** What you need to do **
Across the entries below, count the lines in which the word "record" occurs. Reply with the count alone.
··········
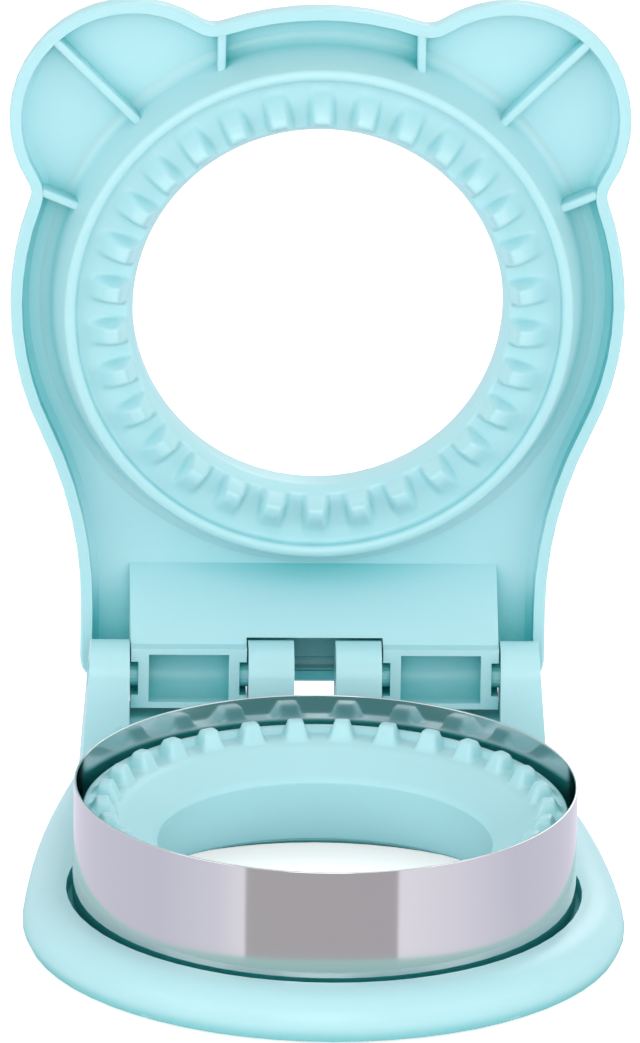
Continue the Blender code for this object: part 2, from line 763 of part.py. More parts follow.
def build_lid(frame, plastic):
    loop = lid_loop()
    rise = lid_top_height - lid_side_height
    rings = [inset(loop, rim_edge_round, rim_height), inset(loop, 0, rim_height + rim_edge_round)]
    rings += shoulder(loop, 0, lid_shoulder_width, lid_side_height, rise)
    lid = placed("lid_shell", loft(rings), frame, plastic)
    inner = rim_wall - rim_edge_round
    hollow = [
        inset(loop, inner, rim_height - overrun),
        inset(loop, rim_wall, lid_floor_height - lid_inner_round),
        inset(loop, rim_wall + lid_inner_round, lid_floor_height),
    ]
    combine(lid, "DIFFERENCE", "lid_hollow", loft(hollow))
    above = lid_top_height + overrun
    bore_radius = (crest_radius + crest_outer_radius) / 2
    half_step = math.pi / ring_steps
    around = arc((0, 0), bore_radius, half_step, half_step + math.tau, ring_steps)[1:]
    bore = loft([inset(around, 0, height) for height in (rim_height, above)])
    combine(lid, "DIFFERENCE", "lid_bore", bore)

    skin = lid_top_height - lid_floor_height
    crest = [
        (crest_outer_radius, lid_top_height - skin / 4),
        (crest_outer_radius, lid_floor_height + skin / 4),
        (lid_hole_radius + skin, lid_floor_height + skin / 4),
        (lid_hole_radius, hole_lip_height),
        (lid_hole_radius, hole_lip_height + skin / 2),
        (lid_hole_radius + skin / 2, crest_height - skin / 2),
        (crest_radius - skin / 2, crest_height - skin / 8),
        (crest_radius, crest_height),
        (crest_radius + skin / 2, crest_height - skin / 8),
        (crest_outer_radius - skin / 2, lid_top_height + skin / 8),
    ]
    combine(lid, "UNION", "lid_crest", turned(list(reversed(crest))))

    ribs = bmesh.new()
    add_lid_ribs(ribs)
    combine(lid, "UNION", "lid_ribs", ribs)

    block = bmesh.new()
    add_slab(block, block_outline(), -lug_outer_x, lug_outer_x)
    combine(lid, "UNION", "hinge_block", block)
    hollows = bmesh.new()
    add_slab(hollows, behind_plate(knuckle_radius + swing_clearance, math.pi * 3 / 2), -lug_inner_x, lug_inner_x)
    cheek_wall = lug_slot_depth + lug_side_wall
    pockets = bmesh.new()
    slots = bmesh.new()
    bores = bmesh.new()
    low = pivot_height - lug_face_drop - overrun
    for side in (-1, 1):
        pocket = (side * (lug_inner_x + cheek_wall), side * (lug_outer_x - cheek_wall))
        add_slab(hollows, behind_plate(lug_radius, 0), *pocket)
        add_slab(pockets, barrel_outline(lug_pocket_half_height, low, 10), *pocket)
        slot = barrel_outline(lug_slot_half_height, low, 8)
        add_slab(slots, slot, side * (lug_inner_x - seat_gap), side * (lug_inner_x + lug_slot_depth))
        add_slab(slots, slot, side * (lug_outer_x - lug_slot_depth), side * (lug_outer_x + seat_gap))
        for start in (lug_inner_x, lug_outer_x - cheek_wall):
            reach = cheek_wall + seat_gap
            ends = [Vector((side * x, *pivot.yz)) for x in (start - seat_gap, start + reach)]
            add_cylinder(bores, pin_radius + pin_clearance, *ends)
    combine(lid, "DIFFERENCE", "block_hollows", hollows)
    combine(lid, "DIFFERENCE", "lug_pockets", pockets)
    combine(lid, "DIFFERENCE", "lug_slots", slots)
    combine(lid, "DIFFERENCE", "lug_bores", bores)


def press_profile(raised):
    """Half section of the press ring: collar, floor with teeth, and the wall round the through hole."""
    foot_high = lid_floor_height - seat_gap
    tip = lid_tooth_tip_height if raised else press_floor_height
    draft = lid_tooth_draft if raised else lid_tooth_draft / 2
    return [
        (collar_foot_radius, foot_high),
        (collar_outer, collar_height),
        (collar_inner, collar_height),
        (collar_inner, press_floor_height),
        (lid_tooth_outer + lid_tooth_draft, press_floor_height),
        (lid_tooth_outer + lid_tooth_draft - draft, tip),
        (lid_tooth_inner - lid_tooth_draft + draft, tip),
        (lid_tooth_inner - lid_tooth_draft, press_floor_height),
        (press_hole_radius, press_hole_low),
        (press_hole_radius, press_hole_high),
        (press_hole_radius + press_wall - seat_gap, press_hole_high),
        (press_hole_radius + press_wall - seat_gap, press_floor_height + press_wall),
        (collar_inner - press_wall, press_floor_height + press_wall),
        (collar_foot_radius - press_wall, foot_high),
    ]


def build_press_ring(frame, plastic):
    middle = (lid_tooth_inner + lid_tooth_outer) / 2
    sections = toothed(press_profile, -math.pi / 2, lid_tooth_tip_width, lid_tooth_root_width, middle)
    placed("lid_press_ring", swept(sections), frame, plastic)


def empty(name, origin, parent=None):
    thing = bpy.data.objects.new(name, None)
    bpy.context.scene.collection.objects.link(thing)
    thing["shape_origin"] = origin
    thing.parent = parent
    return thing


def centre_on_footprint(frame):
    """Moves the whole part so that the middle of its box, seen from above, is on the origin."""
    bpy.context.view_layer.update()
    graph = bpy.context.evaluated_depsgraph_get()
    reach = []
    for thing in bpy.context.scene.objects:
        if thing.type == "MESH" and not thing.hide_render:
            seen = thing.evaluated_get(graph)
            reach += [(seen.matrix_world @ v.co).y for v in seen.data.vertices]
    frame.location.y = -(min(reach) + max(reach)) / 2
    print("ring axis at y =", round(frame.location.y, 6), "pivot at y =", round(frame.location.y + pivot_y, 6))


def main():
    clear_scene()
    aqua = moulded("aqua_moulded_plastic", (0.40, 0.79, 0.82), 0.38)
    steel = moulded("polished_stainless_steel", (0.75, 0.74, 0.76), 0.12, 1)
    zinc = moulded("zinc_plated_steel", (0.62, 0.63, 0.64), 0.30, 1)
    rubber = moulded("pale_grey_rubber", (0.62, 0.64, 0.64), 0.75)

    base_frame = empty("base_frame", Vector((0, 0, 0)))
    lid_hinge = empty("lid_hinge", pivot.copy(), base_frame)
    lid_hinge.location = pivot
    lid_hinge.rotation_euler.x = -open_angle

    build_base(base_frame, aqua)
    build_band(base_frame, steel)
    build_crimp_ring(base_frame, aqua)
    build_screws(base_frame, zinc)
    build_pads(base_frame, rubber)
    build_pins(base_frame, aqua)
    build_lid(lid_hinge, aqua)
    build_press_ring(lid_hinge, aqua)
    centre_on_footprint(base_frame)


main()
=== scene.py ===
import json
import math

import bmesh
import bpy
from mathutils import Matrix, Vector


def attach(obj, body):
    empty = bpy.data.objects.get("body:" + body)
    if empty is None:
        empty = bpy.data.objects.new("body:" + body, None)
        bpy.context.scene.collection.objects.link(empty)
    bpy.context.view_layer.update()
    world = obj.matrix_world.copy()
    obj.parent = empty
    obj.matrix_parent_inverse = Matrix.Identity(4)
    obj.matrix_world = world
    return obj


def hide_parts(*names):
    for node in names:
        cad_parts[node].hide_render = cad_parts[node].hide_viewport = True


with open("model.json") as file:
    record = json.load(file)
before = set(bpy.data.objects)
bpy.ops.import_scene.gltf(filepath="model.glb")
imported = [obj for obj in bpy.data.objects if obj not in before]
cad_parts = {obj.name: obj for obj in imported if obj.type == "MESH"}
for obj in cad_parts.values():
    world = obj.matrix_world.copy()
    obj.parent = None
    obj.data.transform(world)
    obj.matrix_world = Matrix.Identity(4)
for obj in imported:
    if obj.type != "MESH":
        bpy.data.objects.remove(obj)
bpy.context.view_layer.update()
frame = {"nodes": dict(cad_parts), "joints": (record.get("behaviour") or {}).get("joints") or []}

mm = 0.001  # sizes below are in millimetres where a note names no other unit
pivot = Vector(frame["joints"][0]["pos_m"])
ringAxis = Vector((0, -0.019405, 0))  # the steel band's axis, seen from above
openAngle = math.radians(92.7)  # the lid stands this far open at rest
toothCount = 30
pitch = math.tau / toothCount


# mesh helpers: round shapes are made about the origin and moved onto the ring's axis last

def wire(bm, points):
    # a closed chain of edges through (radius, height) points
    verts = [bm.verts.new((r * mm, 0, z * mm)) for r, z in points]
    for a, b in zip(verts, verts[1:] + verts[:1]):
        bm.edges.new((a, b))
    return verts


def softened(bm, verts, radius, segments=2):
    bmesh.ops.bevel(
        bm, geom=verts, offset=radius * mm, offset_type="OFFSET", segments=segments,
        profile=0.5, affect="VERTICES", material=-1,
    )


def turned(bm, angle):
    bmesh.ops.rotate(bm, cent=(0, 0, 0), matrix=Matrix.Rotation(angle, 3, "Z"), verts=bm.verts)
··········
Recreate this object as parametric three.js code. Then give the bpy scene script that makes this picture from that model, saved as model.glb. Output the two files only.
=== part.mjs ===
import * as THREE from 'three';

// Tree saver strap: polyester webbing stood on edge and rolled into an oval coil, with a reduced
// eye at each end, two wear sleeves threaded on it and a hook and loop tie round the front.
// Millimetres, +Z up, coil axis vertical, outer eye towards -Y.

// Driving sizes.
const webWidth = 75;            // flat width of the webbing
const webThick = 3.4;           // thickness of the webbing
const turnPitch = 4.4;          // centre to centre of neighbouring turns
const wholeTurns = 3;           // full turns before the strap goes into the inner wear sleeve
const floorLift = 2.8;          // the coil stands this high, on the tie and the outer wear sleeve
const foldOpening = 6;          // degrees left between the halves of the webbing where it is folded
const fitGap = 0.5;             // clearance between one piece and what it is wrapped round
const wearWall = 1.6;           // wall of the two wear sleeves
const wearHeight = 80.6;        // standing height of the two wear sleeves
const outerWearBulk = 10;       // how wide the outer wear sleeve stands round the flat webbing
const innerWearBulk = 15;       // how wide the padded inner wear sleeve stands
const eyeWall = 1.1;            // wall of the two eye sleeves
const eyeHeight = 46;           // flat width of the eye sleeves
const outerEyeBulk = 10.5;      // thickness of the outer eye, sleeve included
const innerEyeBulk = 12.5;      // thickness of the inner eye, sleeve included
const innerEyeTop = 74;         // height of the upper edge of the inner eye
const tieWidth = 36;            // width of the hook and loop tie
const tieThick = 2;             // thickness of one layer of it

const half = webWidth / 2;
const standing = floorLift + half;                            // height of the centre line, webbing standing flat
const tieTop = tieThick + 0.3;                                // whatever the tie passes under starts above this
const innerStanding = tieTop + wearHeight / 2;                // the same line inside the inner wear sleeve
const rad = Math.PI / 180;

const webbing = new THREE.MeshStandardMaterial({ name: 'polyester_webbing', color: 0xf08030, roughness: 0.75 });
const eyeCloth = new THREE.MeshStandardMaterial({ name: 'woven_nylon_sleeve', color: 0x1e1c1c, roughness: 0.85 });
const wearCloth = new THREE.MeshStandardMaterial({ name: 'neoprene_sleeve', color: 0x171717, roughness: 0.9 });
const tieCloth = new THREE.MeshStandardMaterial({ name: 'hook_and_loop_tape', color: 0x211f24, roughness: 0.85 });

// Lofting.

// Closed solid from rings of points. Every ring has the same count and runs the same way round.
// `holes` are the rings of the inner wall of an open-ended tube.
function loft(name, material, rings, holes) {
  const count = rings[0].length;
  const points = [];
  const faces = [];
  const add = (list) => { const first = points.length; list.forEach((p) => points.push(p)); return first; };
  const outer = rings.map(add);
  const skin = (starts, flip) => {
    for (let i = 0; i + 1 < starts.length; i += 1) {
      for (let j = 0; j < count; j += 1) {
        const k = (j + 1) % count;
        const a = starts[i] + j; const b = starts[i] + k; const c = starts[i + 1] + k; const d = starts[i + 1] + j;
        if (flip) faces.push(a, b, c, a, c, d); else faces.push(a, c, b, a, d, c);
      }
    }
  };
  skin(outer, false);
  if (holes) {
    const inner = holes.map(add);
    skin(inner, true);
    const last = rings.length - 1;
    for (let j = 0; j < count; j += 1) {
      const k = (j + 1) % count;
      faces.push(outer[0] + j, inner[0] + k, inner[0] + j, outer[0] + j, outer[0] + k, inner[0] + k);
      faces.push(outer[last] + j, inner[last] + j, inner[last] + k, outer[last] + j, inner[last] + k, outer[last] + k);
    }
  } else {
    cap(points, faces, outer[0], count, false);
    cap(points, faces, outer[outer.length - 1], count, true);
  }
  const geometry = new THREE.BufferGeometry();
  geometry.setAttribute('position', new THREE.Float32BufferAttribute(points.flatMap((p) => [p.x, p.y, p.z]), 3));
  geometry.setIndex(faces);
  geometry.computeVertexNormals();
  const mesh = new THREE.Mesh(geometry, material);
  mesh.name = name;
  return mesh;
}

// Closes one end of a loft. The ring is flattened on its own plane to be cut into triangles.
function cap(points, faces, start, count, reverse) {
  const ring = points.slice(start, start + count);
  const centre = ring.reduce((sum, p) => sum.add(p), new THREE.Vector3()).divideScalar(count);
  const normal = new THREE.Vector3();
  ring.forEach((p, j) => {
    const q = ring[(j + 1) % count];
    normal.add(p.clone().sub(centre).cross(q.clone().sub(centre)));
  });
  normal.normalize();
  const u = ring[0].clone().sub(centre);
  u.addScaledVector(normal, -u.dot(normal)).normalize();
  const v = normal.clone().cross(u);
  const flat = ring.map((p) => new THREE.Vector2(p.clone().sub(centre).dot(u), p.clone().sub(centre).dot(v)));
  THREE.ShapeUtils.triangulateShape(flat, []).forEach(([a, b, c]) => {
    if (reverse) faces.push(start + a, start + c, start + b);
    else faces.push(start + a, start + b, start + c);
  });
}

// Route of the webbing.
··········
** Answer for this exercise **
2